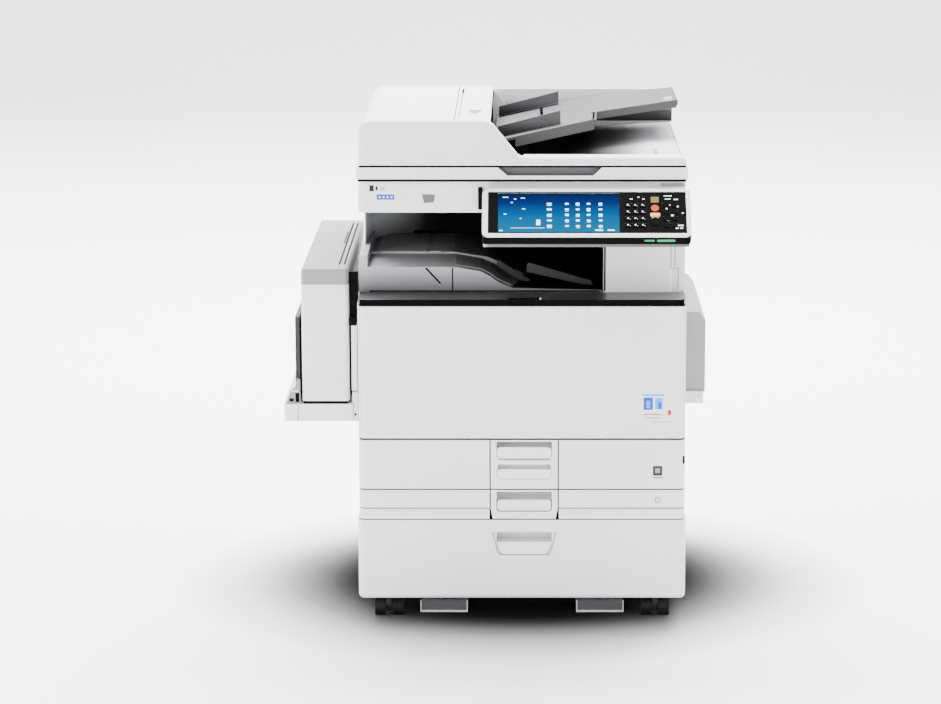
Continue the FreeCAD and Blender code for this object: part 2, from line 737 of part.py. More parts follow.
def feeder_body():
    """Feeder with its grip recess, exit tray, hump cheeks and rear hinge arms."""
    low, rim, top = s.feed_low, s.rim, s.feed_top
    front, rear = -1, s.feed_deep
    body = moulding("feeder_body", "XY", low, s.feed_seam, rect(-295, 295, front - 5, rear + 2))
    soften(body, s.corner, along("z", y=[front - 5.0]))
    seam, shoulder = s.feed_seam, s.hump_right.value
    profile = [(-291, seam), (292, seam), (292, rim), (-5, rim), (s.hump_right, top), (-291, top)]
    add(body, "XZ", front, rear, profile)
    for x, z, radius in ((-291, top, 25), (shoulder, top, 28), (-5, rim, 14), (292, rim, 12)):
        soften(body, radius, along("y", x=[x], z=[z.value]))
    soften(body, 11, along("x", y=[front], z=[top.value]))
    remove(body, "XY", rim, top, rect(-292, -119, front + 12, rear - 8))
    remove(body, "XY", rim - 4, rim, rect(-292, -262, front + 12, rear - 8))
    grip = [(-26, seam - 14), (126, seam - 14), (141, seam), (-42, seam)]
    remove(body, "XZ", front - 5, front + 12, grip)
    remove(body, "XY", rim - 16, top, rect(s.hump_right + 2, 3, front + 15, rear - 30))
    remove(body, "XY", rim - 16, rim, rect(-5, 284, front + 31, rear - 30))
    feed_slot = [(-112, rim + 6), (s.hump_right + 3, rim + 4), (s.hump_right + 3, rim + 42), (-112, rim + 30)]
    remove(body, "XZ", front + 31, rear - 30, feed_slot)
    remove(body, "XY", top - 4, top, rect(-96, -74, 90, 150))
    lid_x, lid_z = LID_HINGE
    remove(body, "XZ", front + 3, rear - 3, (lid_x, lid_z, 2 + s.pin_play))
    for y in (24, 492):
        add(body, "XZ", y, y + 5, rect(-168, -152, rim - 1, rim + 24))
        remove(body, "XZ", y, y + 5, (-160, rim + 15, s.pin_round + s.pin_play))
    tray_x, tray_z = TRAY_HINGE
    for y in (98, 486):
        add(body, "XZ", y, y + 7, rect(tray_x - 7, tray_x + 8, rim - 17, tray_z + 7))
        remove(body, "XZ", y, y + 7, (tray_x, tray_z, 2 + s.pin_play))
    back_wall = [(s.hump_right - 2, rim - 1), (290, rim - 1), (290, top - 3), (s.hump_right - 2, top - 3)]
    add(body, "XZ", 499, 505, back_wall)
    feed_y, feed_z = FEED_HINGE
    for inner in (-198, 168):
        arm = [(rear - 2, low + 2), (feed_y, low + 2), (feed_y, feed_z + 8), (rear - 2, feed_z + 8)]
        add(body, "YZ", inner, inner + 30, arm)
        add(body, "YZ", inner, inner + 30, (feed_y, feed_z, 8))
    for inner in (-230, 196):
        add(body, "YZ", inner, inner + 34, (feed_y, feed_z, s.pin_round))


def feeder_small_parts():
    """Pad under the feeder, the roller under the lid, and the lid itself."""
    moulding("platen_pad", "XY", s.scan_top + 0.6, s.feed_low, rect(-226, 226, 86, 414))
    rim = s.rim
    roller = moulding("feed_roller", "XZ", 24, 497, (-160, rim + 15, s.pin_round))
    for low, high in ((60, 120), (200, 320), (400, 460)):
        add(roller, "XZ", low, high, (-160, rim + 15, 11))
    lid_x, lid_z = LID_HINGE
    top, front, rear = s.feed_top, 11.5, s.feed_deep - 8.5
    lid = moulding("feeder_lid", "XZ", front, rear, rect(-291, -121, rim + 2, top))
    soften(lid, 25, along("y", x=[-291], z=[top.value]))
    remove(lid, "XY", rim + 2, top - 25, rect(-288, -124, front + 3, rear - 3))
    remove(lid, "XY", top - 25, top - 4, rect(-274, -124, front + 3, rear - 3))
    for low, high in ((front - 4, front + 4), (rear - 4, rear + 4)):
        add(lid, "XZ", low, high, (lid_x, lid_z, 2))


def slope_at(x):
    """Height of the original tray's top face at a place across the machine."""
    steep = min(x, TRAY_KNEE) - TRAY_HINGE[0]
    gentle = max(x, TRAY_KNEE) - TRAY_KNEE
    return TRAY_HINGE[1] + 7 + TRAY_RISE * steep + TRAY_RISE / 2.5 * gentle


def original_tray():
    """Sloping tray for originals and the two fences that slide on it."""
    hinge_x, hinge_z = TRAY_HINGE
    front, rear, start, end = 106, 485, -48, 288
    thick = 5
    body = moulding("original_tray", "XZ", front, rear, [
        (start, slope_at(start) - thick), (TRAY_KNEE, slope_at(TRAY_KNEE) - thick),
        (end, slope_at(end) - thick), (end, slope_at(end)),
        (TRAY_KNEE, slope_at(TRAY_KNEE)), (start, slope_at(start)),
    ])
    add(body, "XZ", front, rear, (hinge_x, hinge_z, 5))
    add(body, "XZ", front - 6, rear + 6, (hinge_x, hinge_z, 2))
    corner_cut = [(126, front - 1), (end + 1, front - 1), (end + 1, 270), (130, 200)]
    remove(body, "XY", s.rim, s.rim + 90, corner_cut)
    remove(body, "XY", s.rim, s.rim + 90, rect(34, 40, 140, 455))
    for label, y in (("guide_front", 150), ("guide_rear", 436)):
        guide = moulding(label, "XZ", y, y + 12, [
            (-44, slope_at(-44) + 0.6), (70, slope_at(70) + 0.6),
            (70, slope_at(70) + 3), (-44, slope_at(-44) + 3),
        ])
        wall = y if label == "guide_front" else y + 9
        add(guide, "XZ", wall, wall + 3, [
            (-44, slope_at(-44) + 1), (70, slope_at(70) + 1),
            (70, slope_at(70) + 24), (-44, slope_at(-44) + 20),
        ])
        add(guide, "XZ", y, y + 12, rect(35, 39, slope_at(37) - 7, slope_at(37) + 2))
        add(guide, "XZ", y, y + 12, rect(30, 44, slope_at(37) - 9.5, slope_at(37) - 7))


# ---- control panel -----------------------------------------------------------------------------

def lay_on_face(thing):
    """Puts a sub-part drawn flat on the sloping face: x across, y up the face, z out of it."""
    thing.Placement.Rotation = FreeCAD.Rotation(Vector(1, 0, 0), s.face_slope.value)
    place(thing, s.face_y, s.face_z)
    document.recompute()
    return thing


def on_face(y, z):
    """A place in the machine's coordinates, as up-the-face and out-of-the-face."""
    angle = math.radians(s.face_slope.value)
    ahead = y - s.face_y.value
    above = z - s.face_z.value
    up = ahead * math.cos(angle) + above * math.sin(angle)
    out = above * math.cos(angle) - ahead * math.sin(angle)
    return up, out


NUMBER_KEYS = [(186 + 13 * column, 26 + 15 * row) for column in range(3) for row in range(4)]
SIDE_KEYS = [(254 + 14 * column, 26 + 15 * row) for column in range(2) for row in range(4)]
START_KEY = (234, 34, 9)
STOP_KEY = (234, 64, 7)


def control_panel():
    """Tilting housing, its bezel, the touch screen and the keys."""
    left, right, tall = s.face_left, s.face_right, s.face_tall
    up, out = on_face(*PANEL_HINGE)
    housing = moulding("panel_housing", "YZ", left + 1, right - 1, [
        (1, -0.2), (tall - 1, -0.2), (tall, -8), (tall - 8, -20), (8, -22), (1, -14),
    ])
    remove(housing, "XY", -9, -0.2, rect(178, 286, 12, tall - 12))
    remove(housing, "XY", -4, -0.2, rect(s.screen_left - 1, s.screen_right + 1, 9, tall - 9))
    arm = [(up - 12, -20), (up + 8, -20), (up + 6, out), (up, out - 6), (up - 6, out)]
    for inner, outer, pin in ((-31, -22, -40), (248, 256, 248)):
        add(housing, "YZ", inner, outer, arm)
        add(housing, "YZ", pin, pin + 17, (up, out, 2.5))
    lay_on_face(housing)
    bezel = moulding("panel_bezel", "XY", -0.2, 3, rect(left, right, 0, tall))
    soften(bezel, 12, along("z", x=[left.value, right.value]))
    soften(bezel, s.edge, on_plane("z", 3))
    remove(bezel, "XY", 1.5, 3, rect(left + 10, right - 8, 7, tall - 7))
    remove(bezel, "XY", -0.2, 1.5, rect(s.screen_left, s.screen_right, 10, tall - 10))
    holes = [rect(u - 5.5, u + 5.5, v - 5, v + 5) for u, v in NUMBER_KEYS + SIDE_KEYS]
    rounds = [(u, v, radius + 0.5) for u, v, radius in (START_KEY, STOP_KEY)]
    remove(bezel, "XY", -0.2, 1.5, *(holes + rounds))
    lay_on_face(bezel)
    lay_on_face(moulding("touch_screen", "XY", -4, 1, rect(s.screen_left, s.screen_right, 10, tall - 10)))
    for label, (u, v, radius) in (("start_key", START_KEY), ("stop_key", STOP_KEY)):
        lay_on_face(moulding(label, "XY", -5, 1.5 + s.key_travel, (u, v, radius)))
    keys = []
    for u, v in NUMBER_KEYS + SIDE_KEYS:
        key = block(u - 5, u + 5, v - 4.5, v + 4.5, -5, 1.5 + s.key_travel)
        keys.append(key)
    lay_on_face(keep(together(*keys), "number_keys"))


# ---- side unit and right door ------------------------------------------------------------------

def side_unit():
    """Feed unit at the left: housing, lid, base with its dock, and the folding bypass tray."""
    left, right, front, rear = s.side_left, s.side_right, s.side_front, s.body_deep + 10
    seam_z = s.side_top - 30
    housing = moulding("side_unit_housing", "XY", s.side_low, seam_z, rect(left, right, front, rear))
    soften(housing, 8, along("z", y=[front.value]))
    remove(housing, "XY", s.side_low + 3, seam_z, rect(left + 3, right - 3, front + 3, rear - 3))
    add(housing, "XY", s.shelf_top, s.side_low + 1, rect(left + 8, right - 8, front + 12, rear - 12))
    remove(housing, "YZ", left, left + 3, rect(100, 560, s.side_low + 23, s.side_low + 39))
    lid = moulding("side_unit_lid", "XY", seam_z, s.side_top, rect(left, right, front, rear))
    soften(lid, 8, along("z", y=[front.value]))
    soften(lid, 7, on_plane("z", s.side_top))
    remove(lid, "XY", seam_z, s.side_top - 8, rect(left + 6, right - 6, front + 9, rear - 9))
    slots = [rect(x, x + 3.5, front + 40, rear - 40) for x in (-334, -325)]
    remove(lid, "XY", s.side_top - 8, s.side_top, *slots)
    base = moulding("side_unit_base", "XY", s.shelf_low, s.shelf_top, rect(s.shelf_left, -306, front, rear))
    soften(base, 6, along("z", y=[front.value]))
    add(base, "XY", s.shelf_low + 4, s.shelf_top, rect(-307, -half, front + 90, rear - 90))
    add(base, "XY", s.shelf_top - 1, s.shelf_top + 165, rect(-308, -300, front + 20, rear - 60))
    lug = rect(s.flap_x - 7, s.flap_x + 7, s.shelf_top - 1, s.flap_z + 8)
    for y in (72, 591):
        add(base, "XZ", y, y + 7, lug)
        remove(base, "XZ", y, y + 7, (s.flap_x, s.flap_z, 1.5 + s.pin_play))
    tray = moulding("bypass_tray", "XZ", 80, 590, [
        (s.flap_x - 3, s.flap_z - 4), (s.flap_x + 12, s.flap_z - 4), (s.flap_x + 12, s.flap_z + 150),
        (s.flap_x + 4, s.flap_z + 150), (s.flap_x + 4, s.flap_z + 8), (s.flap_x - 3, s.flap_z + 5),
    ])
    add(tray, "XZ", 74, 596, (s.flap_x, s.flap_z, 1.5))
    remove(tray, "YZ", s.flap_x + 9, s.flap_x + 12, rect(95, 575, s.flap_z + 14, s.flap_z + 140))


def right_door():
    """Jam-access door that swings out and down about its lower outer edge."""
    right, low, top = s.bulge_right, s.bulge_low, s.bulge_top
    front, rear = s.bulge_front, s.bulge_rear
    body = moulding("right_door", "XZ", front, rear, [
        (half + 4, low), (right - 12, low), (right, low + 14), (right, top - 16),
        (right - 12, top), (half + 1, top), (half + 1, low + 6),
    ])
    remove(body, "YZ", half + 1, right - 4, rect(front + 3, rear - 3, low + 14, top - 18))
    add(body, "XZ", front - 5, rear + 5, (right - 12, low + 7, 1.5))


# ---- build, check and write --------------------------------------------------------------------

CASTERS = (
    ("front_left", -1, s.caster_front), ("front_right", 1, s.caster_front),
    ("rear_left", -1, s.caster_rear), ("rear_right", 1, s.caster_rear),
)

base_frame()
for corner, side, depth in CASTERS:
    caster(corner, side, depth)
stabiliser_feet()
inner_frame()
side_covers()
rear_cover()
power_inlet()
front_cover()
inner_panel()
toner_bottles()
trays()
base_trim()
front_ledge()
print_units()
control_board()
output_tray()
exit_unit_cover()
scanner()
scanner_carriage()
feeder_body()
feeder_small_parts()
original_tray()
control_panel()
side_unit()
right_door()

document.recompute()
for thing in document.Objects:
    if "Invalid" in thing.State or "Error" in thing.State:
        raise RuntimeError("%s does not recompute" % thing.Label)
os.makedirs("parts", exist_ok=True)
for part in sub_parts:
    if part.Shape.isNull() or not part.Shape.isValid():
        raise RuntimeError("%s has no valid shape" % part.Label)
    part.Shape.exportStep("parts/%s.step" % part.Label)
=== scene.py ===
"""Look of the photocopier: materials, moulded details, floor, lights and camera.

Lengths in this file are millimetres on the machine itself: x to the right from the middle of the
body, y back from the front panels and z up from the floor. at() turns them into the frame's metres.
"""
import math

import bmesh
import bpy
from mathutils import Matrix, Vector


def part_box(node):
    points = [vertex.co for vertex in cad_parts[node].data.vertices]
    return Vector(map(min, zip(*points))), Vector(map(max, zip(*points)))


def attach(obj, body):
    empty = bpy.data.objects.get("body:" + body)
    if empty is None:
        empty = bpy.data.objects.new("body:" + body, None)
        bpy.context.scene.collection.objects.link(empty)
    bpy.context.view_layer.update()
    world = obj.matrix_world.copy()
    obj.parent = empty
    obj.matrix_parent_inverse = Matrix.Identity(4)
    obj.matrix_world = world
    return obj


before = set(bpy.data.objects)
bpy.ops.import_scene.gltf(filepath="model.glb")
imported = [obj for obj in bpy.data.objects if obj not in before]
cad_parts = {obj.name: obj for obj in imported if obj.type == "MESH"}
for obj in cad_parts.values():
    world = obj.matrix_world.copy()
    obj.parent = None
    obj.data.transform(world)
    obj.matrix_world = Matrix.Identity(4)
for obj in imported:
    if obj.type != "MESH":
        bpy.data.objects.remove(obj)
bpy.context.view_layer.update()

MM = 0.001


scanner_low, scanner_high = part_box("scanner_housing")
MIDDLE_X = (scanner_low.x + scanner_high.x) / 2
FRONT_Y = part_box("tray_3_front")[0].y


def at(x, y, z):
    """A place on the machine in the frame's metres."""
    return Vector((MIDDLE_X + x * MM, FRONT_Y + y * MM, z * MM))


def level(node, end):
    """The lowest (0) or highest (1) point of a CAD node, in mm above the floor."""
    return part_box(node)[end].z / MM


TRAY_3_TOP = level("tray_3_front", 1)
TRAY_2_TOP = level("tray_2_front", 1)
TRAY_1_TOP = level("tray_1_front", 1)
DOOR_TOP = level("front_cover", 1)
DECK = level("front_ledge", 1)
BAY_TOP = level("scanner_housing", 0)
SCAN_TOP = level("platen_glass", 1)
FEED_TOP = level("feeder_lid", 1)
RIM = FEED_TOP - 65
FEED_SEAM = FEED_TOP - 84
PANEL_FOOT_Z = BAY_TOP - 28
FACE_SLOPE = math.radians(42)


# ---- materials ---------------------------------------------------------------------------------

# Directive
Extract and reproduce exactly the lines opening with the line containing "obj.matrix_parent_inverse = Matrix.Identity(4)" and closing with the line containing "FACE_SLOPE = math.radians(42)", inclusive.

# Solution to the problem
    obj.matrix_parent_inverse = Matrix.Identity(4)
    obj.matrix_world = world
    return obj


before = set(bpy.data.objects)
bpy.ops.import_scene.gltf(filepath="model.glb")
imported = [obj for obj in bpy.data.objects if obj not in before]
cad_parts = {obj.name: obj for obj in imported if obj.type == "MESH"}
for obj in cad_parts.values():
    world = obj.matrix_world.copy()
    obj.parent = None
    obj.data.transform(world)
    obj.matrix_world = Matrix.Identity(4)
for obj in imported:
    if obj.type != "MESH":
        bpy.data.objects.remove(obj)
bpy.context.view_layer.update()

MM = 0.001


scanner_low, scanner_high = part_box("scanner_housing")
MIDDLE_X = (scanner_low.x + scanner_high.x) / 2
FRONT_Y = part_box("tray_3_front")[0].y


def at(x, y, z):
    """A place on the machine in the frame's metres."""
    return Vector((MIDDLE_X + x * MM, FRONT_Y + y * MM, z * MM))


def level(node, end):
    """The lowest (0) or highest (1) point of a CAD node, in mm above the floor."""
    return part_box(node)[end].z / MM


TRAY_3_TOP = level("tray_3_front", 1)
TRAY_2_TOP = level("tray_2_front", 1)
TRAY_1_TOP = level("tray_1_front", 1)
DOOR_TOP = level("front_cover", 1)
DECK = level("front_ledge", 1)
BAY_TOP = level("scanner_housing", 0)
SCAN_TOP = level("platen_glass", 1)
FEED_TOP = level("feeder_lid", 1)
RIM = FEED_TOP - 65
FEED_SEAM = FEED_TOP - 84
PANEL_FOOT_Z = BAY_TOP - 28
FACE_SLOPE = math.radians(42)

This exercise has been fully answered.